I did, however, see him crush a car last Thursday at the Orange County Fairgrounds. Not with his bare hands—he wussed out and used a wrecking ball and crane—but it was crushed up real good just the same. “In movies, I played a character that if I didn't like something, I destroyed it! I wiped it out!” he exulted, raising the quality of American political oratory to a level scarcely seen since the days of Adlai Stevenson. Then he pointed to an auto with “Davis Car Tax” spray-painted on the side, gave the order to his special-effects crew, and the wrecking ball came crashing down on the hood, with glass flying everywhere.

Does this mean Arnold will blow up schools when there's a school tax he doesn't like?

Political candidates don't usually have a special-effects crew. (Interesting, isn't it, that Schwarzenegger can deface and destroy cars and it's great PR, yet when environmentalists do it, it's “domestic terrorism”?) Other candidates don't announce they're running on The Tonight Show or have Jay Leno warm up the crowd for their victory speech. They don't run a campaign of three-minute speeches packed with movie tough-guy lines, while ducking debates and refusing to discuss what steps they'll take to mend our ulcerating state.

There's also this other matter, where it appears Arnold hasn't merely been groping for words. About this I must first say that the LA Times is most certainly not a liberal mouthpiece given to hit pieces. It is a mainstream and often entirely timid publication that has fully earned its reputation as “the paper that always boldly calls for further study.” Prior to the groping revelations, they had given massive and largely uncritical coverage to Schwarzenegger's campaign. If they ran the groping story in the 11th hour, it was only because they were busy making sure their ass was covered, which it was to anyone who bothered to read the pieces. Even if not every woman's story was true, the Times at least made sure they were corroborated by others who had heard their accounts long before Arnold was a candidate.
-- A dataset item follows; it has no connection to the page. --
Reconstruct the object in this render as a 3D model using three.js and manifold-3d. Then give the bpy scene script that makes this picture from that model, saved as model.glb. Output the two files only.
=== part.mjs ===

More than its sexual content, it was solid reporting that questioned whether Schwarzenegger is a man to be trusted with power. It was deserving of a full response from the candidate, which he promised to give—after the election. Why? “I can't talk about it right now; I'm too busy not talking about the issues,” he might have said.
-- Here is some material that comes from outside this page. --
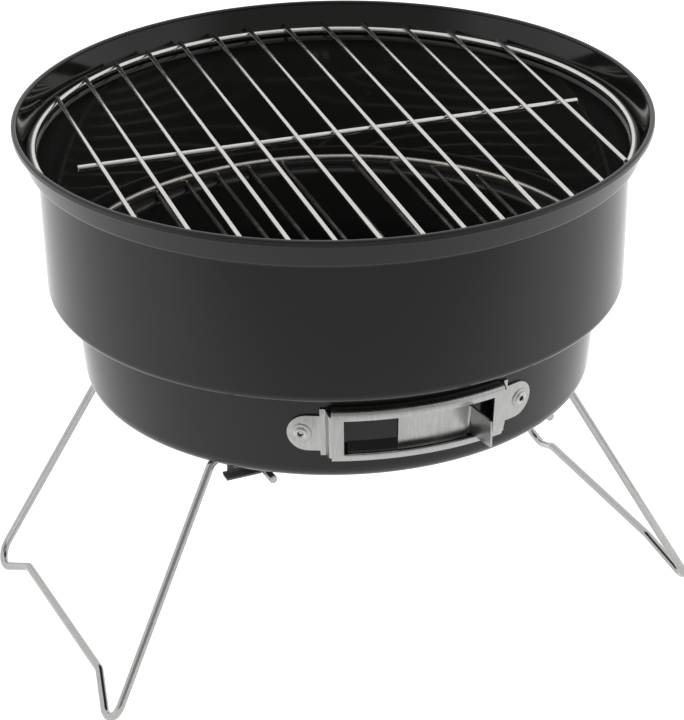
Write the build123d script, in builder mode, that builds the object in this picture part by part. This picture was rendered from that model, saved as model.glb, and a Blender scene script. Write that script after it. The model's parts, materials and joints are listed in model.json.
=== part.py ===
"""Portable tabletop charcoal grill: a stepped enamelled bowl on two folding wire legs.

The bowl is one deep-drawn pressing with a wide upper wall and a narrower lower cup.
A charcoal grate lies on the step inside it and a cooking grate on the flare under the rim.
A curved vent frame is riveted to the cup, and a damper slides behind its window.
Each leg is one bent wire that turns in two sheet brackets under the cup.

Frame: millimetres, +Z up, origin on the ground below the bowl's axis.
The legs stand at -X and +X, and the vent is at the front, close to -Y.
"""

import os
from math import atan, atan2, cos, degrees, radians, sin, sqrt, tan

from build123d import *

# ---------------------------------------------------------------- driving dimensions
# bowl, given on its outer skin
SHEET = 1.0                    # thickness of the enamelled sheet
CUP_BOTTOM = 105.4             # height of the cup's underside above the ground
CUP_FOOT_RADIUS = 107.0
CUP_TOP_RADIUS = 110.9
STEP = 146.8                   # height of the step's underside
WALL_FOOT_RADIUS = 121.4
WALL_TOP_RADIUS = 122.7
FLARE_FOOT = 206.8             # height where the wall turns out into the flare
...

Maybe Arnold will do just fine. I don't know that he'll be a dreadful governor. But that's just the thing: I don't know. You don't know. If Arnold knows, he sure wasn't telling us. In commercials, he promised that, once he was elected, we vill open de books in Sacramento and take care of zis crazy budget goings-on. The books are already open, goddamn it! Anyone can look at them, and it's absolute bullshit, on a par with Nixon's 1968 “secret plan to end the war” promise, to not give Californians a concrete plan on this very real crisis instead of in essence just saying, “Trust me. Come mit me iff you vant to liff!”
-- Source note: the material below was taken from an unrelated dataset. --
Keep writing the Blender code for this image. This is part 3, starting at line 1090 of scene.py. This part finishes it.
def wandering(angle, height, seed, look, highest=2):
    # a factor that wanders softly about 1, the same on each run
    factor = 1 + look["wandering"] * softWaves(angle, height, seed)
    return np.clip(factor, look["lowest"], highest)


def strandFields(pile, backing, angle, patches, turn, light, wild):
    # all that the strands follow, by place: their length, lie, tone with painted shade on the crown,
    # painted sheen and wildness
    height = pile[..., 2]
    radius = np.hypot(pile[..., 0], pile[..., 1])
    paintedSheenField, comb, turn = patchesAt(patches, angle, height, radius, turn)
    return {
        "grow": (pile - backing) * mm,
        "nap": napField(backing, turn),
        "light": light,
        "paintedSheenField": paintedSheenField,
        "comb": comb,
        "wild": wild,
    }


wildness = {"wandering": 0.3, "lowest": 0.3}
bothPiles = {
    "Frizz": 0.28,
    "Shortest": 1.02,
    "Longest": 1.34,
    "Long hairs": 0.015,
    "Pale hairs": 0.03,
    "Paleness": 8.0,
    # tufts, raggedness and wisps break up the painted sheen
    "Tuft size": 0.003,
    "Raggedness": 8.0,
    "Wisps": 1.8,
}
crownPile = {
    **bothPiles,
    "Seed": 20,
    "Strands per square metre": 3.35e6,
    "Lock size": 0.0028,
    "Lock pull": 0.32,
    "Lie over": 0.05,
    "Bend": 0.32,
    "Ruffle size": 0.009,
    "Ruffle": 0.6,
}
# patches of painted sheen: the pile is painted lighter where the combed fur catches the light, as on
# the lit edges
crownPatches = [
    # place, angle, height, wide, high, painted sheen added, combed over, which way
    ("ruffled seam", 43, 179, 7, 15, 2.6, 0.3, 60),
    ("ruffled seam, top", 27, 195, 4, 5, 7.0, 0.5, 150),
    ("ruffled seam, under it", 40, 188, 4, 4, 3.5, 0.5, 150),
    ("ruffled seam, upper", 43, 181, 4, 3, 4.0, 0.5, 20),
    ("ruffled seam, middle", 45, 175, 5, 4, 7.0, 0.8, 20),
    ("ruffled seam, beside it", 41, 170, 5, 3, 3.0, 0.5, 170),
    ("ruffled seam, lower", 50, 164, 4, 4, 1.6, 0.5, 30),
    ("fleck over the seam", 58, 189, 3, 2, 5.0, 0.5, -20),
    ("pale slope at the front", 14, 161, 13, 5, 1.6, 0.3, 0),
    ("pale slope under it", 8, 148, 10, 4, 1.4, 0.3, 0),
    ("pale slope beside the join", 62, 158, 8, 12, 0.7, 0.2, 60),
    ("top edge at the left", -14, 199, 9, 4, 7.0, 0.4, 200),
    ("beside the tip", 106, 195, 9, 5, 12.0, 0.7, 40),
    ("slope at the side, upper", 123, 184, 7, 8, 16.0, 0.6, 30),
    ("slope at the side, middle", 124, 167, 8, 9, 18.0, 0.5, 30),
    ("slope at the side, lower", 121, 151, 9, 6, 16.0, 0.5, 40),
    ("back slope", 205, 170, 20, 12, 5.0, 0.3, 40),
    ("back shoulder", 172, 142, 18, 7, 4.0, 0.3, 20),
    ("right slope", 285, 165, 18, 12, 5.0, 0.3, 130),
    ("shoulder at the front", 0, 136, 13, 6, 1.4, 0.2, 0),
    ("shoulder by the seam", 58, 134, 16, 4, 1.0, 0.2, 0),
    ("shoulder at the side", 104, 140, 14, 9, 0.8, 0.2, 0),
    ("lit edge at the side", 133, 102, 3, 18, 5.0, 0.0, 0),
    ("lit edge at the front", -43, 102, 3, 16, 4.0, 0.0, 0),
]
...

Remember when Orange County had its bankruptcy crisis in 1994? We didn't get Chuck Norris to fix it. There were hard and dire choices to be made. Even with a special-effects team, how do you plug a $10 billion-and-growing deficit while lowering taxes and improving or at least preserving education and other crucial state services? Some experts are so churlish as to suggest that this can't be done, and there is the rather glaring example of Arnold's compassionate “I'm a uniter!” Republican bunkmate George W. Bush, who has managed to slash government services, favor the rich and corporations with tax cuts, and run up the hugest deficit in the entire history of humankind.

There are dark portents here. Maybe Arnold's election is the result of a populist uprising, of common folks hungering for a common-sense leader who will sweep the crap out of the capitol. Hooray. On the other side, though, this election has lowered the bar for all future elections, where the parties now know their candidates don't have to say jack shit in the way of substance or accountability. Why stop at movie stars? You can get Itchy and Scratchy elected so long as they blow up enough stuff.

And you only have to peel back a flap of Arnold's human skin to see the Republican machine at work, where the recall is of a piece with Clinton's impeachment, Bush's Florida electoral hijacking and the Texas gerrymandering. Gray Davis is indeed a vicious campaigner, but he shoots spitwads compared to the sort of live ammo Republicans have been bringing to the fight.

The beefs most Californians had with Davis—the deficit and his handling of the energy crisis—were hardly of his making. Every single state in the union is undergoing a fiscal crisis, which suggests maybe you should look to Washington for the source. Meanwhile, the groundwork for the energy crisis was laid by Governor Pete Wilson—now Arnold's top adviser—when he pushed deregulating the industry, and then California was pushed over the precipice by frauds perpetrated on us by Bush's friends/contributors/advisors in the energy biz. Again, we can look to Hollywood for the template, to Arnold's most famous franchise, where the machines are laying waste to us so we turn to the “friendly” machine to save us.

Whether Arnold turns out to indeed be a kinder, gentler leader who lives up to his promise to represent everybody, or whether, like Bush, he does the exact opposite, the voters didn't seem to worry much about what they were getting so long as it was a man of action. You know how there was Nicaraguan Strongman Anastasio Somoza and Salvadoran Strongman Roberto D'Aubuisson? Now, for better or worse, we've got California Strongman Arnold Schwarzenegger, which may just be one more way America is becoming like a Central American oligarchy.

It is nothing but fact that the very rich in America keep getting richer, while everyone else is getting poorer, and the qualities by which a civilization is measured—health care, justice, freedom, literacy, compassion and such—are sliding away. There is a sad dynamic seen in some of our southern neighbors, where people are so downtrodden they align themselves with power—any power, whether it's a druglord or the same monied rulers who are oppressing them—just so they can feel they're on the winning side. It's sort of like the way you come out of an Arnold movie feeling pumped-up. Our unquestioning elevation of him—instead of thoughtful and candid candidates such as Tom McClintock or Peter Camejo—makes me wonder if we've come to that.

The finest moments in any Arnold film are in The Last Action Hero.The kid in the movie nods off in class during a screening of the Olivier Hamlet and dreams of Arnold in the role of the cerebral, indecisive prince. “Something is rotten in Denmark, and Hamlet is taking out the trash!” says a voice-over as Arnold machineguns everyone, has a brief soliloquy—”To be or not to be . . . NOT TO BE!” and blows up Elsinore castle.

It's big fun on the screen. But Hamlet was only indecisive because he was just. He acted, but first he waited, holding in check the ghostly presentiments of his father's murder and his own feelings so that proof and reason might catch up. It's as if the prince embodied mankind's progression from superstition and instinct to reason, the shift the species was making from God-sanctioned monarchy to democracy and the rule of man-made laws. We took a long time to get there, and we may yet regret tossing it all aside for a guy who crushes cars real good.